Je vais vous parler de cet homme qu’est mon papa. L’objectif n’est pas d’obtenir votre pitié, mais, de préférence, rétablir l’honneur d’un homme bien, rude travailleur, humaniste et aimant de sa communauté.
Né le 4 décembre 1962, mon papa n’a pas connu son père. Sa mère est morte en le mettant au monde. Élevé par sa grand-mère que nous appelons affectueusement manmie, c’est un héros. Scolarisé après 6 ans, il a eu son certificat d’études primaires à 19 ans. C’était une grande joie pour toute la famille, avant lui, personne n’avait eu le privilège d’aller à l’école. Après son CEP, il a été admis dans une école vocationnelle où il a appris l’élevage. Parallèlement, il s’est formé à travers des organisations paysannes et communautaires. Comme beaucoup des enfants de nos milieux ruraux, il ne parle pas français. Mais, c’est un homme pragmatique et laborieux qui a travaillé toute sa vie. De mon enfance jusqu’à mes 30 ans, jamais la pluie ou une situation ne l’ont retenu au lit. Même lorsqu’il ne se portait pas bien, il ne ratait pas une rencontre ou un atelier, où souvent il était invité à partager ses expériences. Il n’avait pas attendu d’être candidat ou de devenir CASEC pour se mettre au service de sa communauté. Grâce à l’application de ses conseils, notre section communale a été exempt des dégâts de l’épidémie de charbon (anthrax) sur nos vaches et bœufs ainsi que la crise de la vache folle.
La politique, c’est la dernière chose qui l’intéressait. À travers des organisations sociales de bases, il s’était toujours impliqué pour notre communauté. Qu’il s’agisse de mes sœurs ou moi, nous pouvons dire qu’il n’a pas attendu une fonction ou un emploi au niveau de l’administration publique pour nous offrir une vie décente. Cela fait 5 ans que je suis licencié en agronomie et que je développe des projets en agro-foresterie et en agro-écologie, jamais je n’ai été renvoyé de l’école ou de l’université. De sa vie, il s’est fait un sacrifice pour nous éviter les peines qu’il avait connu.

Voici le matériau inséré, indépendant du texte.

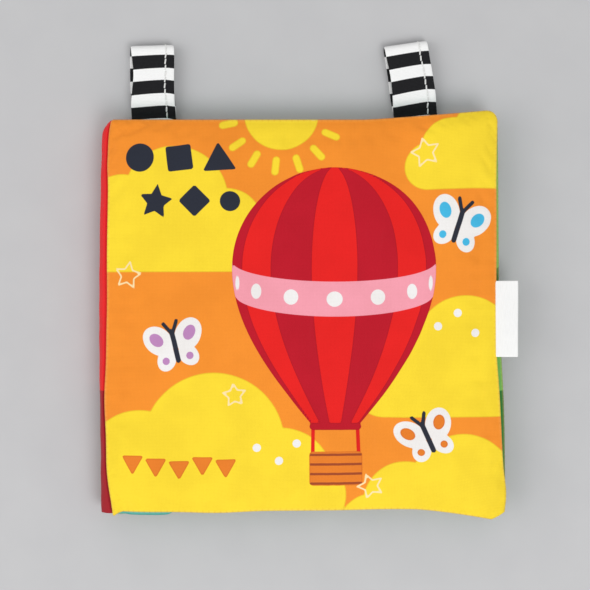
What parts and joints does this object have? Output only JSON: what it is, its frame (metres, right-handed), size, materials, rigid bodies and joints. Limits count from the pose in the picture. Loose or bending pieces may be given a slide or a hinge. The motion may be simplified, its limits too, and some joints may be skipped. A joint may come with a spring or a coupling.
{
  "type": "baby activity book",
  "caption": "Soft padded cloth activity book: covers that open about a red fabric spine, a middle leaf, striped strap loops at the top and a blank side label",
  "frame": {"origin": "a point near the middle of the flat underside of the back cover, on the surface that the closed book lies on", "axes": "+X from the spine to the fore-edge, +Y up the page towards the strap loops, +Z out of the front cover"},
  "size_m": [0.1909, 0.2183, 0.0195],
  "materials": {
    "cover_print": "smooth printed polyester, soft sheen",
    "page_print": "smooth printed polyester, soft sheen",
    "spine_fabric": "plain red polyester, soft sheen",
    "strap_fabric": "black and white striped woven fabric",
    "label_ribbon": "plain white satin ribbon",
    "wadding": "loose polyester wadding",
    "crinkle_film": "thin crackling film"
  },
  "bodies": {
    "spine": {"spine_outer_band": "spine_fabric", "spine_lining": "spine_fabric", "middle_leaf_right_page_panel": "page_print", "middle_leaf_left_page_panel": "page_print", "middle_leaf_wadding": "wadding", "middle_leaf_crinkle_film": "crinkle_film"},
    "front_cover": {"front_cover_printed_panel": "cover_print", "front_cover_page_panel": "page_print", "front_cover_wadding": "wadding", "front_cover_crinkle_film": "crinkle_film"},
    "back_cover": {"back_cover_page_panel": "page_print", "back_cover_outer_panel": "cover_print", "back_cover_wadding": "wadding", "back_cover_crinkle_film": "crinkle_film"},
    "left_strap": {"left_strap_loop": "strap_fabric"},
    "right_strap": {"right_strap_loop": "strap_fabric"},
    "label": {"side_label": "label_ribbon"}
  },
  "joints": [
    {"name": "front_cover_opening", "type": "hinge", "parent": "spine", "child": "front_cover", "pos_m": [-0.0898, 0, 0.0163], "axis": [0, -1, 0], "range_deg": [0, 178]},
    {"name": "back_cover_opening", "type": "hinge", "parent": "spine", "child": "back_cover", "pos_m": [-0.0898, 0, 0.0027], "axis": [0, 1, 0], "range_deg": [0, 178]},
    {"name": "left_strap_flex", "type": "hinge", "parent": "back_cover", "child": "left_strap", "pos_m": [-0.06965, 0.0915, 0.0027], "axis": [1, 0, 0], "range_deg": [-75, 75], "stiffness_Nm_per_rad": 0.001},
    {"name": "right_strap_flex", "type": "hinge", "parent": "back_cover", "child": "right_strap", "pos_m": [0.0518, 0.09294, 0.0027], "axis": [0.9978, 0.0665, 0], "range_deg": [-75, 75], "stiffness_Nm_per_rad": 0.001},
    {"name": "label_flex", "type": "hinge", "parent": "front_cover", "child": "label", "pos_m": [0.0883, -0.0013, 0.0163], "axis": [0.0259, -0.9997, 0], "range_deg": [-60, 80], "stiffness_Nm_per_rad": 0.0001}
  ]
}
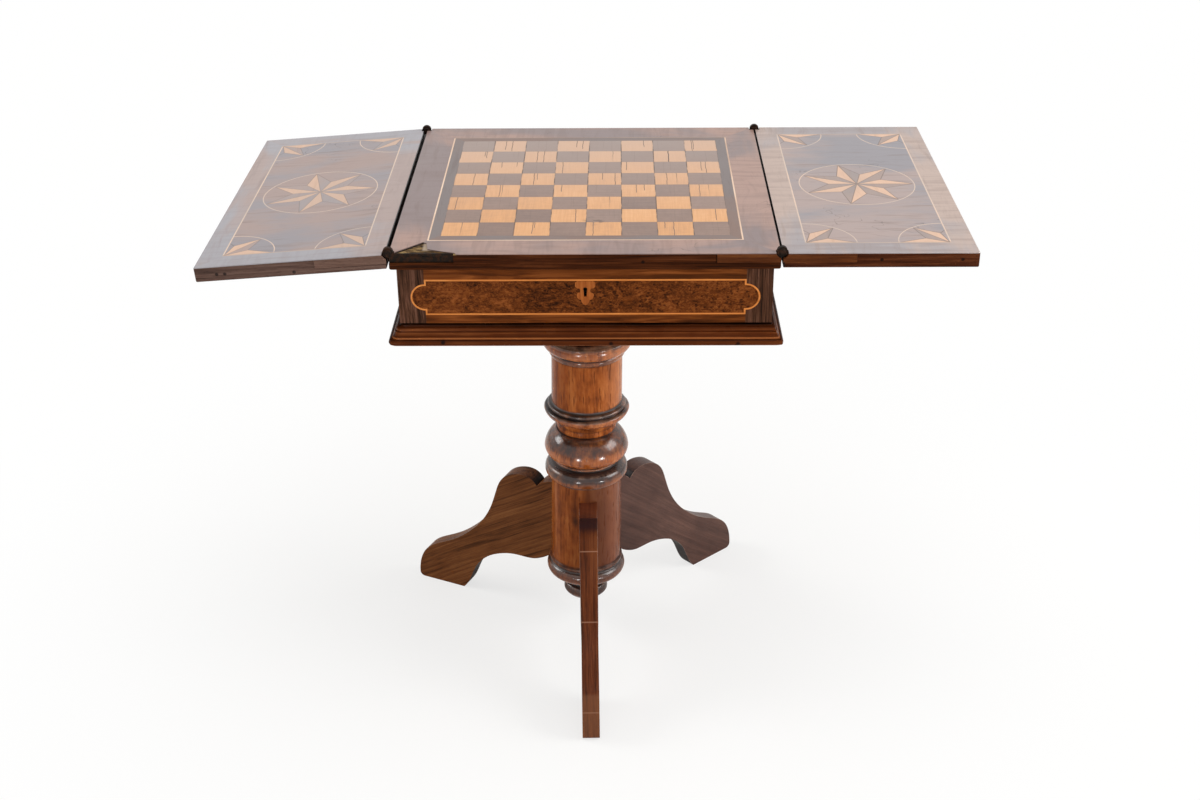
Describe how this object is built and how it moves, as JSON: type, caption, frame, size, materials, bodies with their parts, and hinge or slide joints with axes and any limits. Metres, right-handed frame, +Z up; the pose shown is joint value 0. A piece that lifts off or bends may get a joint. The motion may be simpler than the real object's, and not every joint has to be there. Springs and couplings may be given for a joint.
{
  "type": "games table",
  "caption": "Pedestal games table with an inlaid chess board, two hinged leaves that fold over it, a shallow drawer with a lock, and a turned pillar on cut-out legs.",
  "frame": {"origin": "on the floor, under the centre of the object's box at rest; the middle of the square top is 27.6 mm behind it and 0.3 mm to its left", "axes": "+Z up, +X to the right leaf, -Y to the drawer front"},
  "size_m": [1.0017, 0.5702, 0.739],
  "materials": {
    "pillar_walnut": "polished turned walnut, red-brown",
    "leg_walnut": "waxed walnut, dark",
    "secondary_wood": "plain unpolished softwood",
    "case_walnut": "waxed walnut veneer",
    "moulding_walnut": "waxed walnut",
    "board_walnut": "waxed walnut edge",
    "cover_walnut": "waxed walnut slip",
    "top_walnut": "worn walnut veneer with a soft sheen",
    "burl_walnut": "polished burr walnut veneer",
    "boxwood": "boxwood line",
    "dark_surround": "dark stained veneer",
    "light_square_wood": "pale veneer with cracks",
    "dark_square_wood": "dark veneer",
    "light_inlay": "pale fruitwood inlay",
    "dark_inlay": "dark inlay",
    "iron": "blackened wrought iron",
    "lock_iron": "steel lock with old grease"
  },
  "bodies": {
    "stand": {"base_moulding_back": "moulding_walnut", "base_moulding_front": "moulding_walnut", "base_moulding_left": "moulding_walnut", "base_moulding_right": "moulding_walnut", "bearer_screws": "iron", "board_surround": "dark_surround", "case_back": "case_walnut", "case_bottom": "secondary_wood", "case_left_side": "case_walnut", "case_right_side": "case_walnut", "column": "pillar_walnut", "column_bearer": "secondary_wood", "dark_squares": "dark_square_wood", "front_leg": "leg_walnut", "hinge_rivets": "iron", "left_leg": "leg_walnut", "light_squares": "light_square_wood", "pendant": "pillar_walnut", "right_leg": "leg_walnut", "top_banding": "top_walnut", "top_board": "board_walnut", "top_hinge_covers": "cover_walnut", "top_hinge_screws": "iron", "top_hinge_straps": "iron", "top_stringing": "boxwood", "under_top": "case_walnut"},
    "left_leaf": {"left_leaf_board": "board_walnut", "left_leaf_border": "top_walnut", "left_leaf_dark_points": "dark_inlay", "left_leaf_field": "top_walnut", "left_leaf_hinge_covers": "cover_walnut", "left_leaf_hinge_screws": "iron", "left_leaf_hinge_straps": "iron", "left_leaf_light_points": "light_inlay", "left_leaf_stringing": "boxwood"},
    "right_leaf": {"right_leaf_board": "board_walnut", "right_leaf_border": "top_walnut", "right_leaf_dark_points": "dark_inlay", "right_leaf_field": "top_walnut", "right_leaf_hinge_covers": "cover_walnut", "right_leaf_hinge_screws": "iron", "right_leaf_hinge_straps": "iron", "right_leaf_light_points": "light_inlay", "right_leaf_stringing": "boxwood"},
    "drawer": {"drawer_front": "case_walnut", "drawer_burl_panel": "burl_walnut", "drawer_end_bands": "case_walnut", "drawer_stringing": "boxwood", "escutcheon": "light_inlay", "drawer_left_side": "secondary_wood", "drawer_right_side": "secondary_wood", "drawer_back": "secondary_wood", "drawer_bottom": "secondary_wood", "lock_case": "lock_iron", "lock_screws": "iron"},
    "lock_bolt": {"lock_bolt": "lock_iron"}
  },
  "joints": [
    {"name": "left_leaf_hinge", "type": "hinge", "parent": "stand", "child": "left_leaf", "pos_m": [-0.25153, 0.02761, 0.7322], "axis": [0, 1, 0], "range_deg": [0, 184.2]},
    {"name": "right_leaf_hinge", "type": "hinge", "parent": "stand", "child": "right_leaf", "pos_m": [0.25087, 0.02761, 0.7322], "axis": [0, -1, 0], "range_deg": [0, 180]},
    {"name": "drawer_slide", "type": "slide", "parent": "stand", "child": "drawer", "axis": [0, -1, 0], "range_m": [0, 0.3]},
    {"name": "lock_bolt_slide", "type": "slide", "parent": "drawer", "child": "lock_bolt", "axis": [0, 0, 1], "range_m": [0, 0.005]}
  ]
}
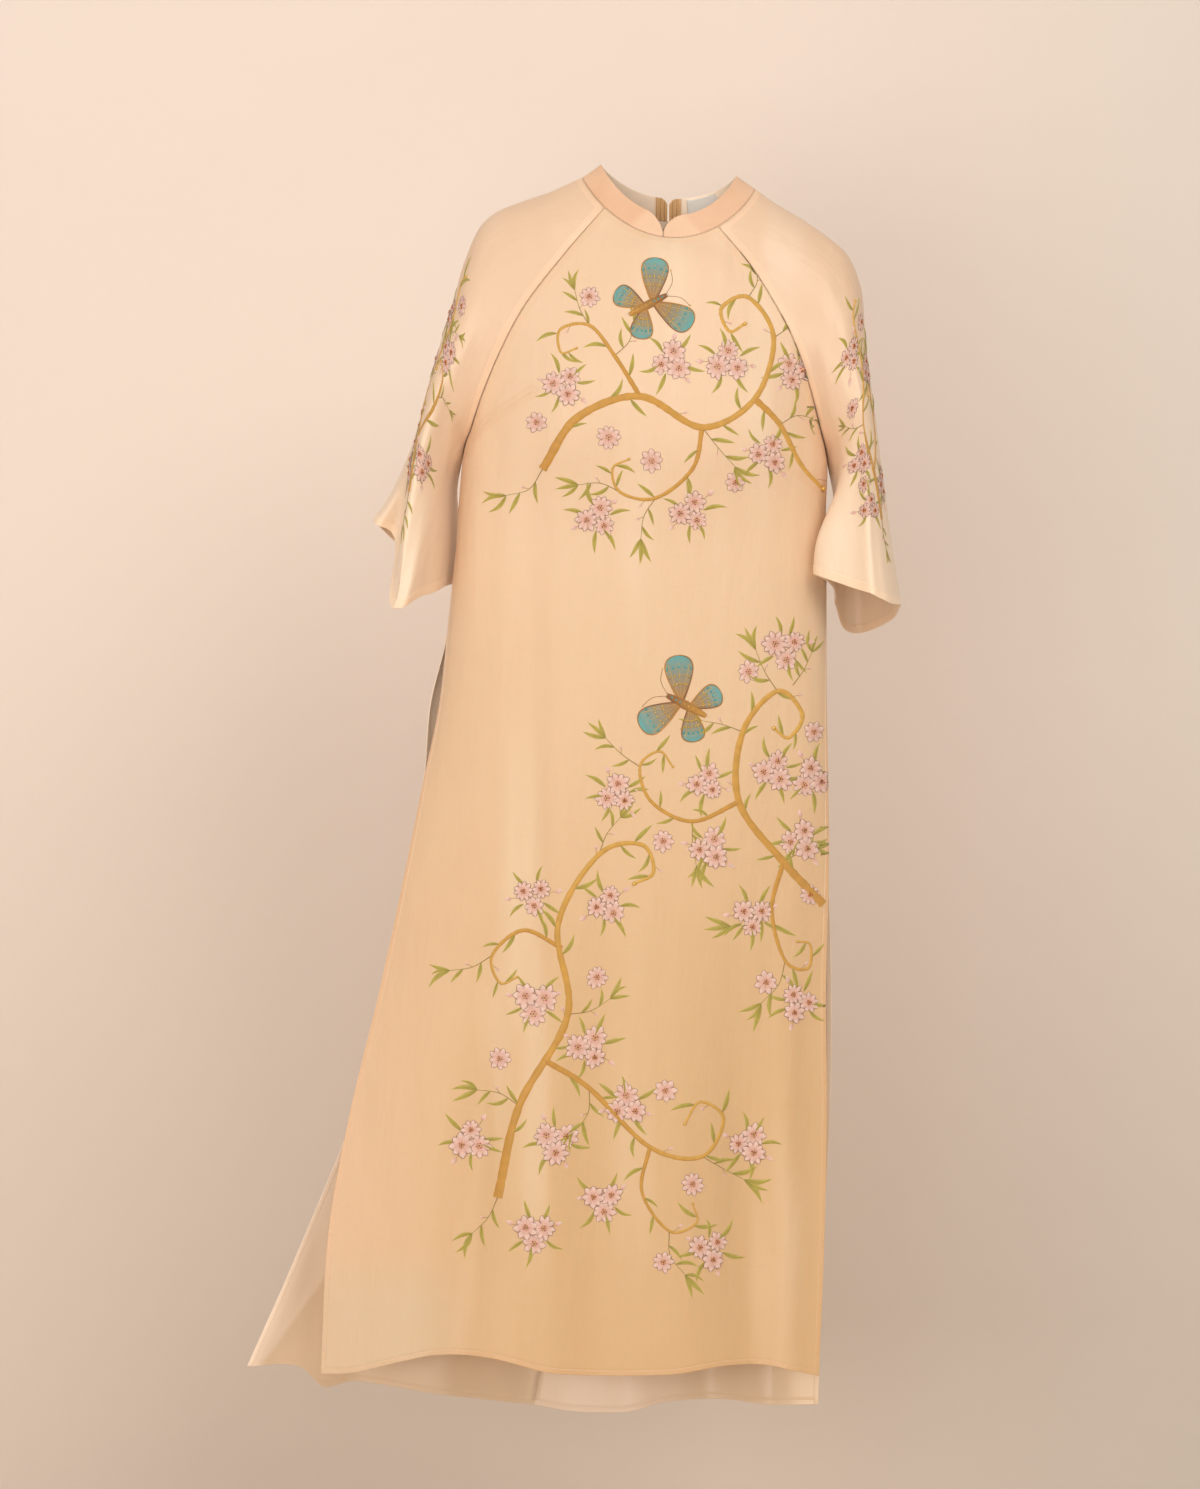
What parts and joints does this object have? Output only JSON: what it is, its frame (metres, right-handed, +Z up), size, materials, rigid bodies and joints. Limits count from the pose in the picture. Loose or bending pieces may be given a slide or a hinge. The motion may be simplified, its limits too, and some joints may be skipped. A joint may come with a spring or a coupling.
{
  "type": "ao dai tunic",
  "caption": "Ao dai: long silk tunic with raglan sleeves, low stand collar and side slits, filled out and held at the neck base.",
  "frame": {"origin": "middle of the neck base, where the shoulders carry the garment", "axes": "+Z up, -Y out of the front, +X to the right of someone looking at the front"},
  "size_m": [0.679, 0.1904, 1.3044],
  "materials": {
    "silk": "soft satin under a sheer overlay",
    "sleeve_silk": "sheer satin",
    "collar_silk": "satin, interfaced",
    "label": "woven, plain",
    "zip_tape": "woven tape",
    "zip_metal": "painted to match, slight shine"
  },
  "bodies": {
    "garment": {"front_panel": "silk", "back_left": "silk", "back_left_skirt": "silk", "back_right": "silk", "back_right_skirt": "silk", "sleeve_left": "sleeve_silk", "sleeve_right": "sleeve_silk", "collar_left": "collar_silk", "collar_right": "collar_silk", "neck_label": "label", "zip_tape_left": "zip_tape", "zip_tape_right": "zip_tape", "zip_slider": "zip_metal"},
    "zip_tab": {"zip_pull": "zip_metal"}
  },
  "joints": [
    {"name": "zip_pull_hinge", "type": "hinge", "parent": "garment", "child": "zip_tab", "pos_m": [-0.01143, 0.05364, -0.02548], "axis": [1, 0, 0], "range_deg": [0, 150]}
  ]
}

Avant de se porter candidat au poste de CASEC, la population l’a plébiscité. À travers ses connexions dans les organisations communautaires, il a ouvert un dispensaire dans la zone où des cubains viennent régulièrement dispenser des soins à la population. Toute personne née et qui a grandi ici peut aussi témoigner de son dynamisme et de toute l’énergie qu’il a mis dans la création d’une coopérative paysanne de transformation agro-alimentaire. Aujourd’hui notre communauté est exportatrice de produits bio et nous travaillons pour faire reconnaître notre marque d’origine sur le marché équitable. Parmi les 5 sections communales de la commune, nous avons le plus haut taux de scolarisation et la déperdition scolaire se recule à chaque jour. Grâce aux bénéfices générés par la coopérative, nous avons une école communautaire très bien structurée dont les résultats aux examens de 9e AF n’ont rien à envier aux écoles étrangères, congréganistes et privées.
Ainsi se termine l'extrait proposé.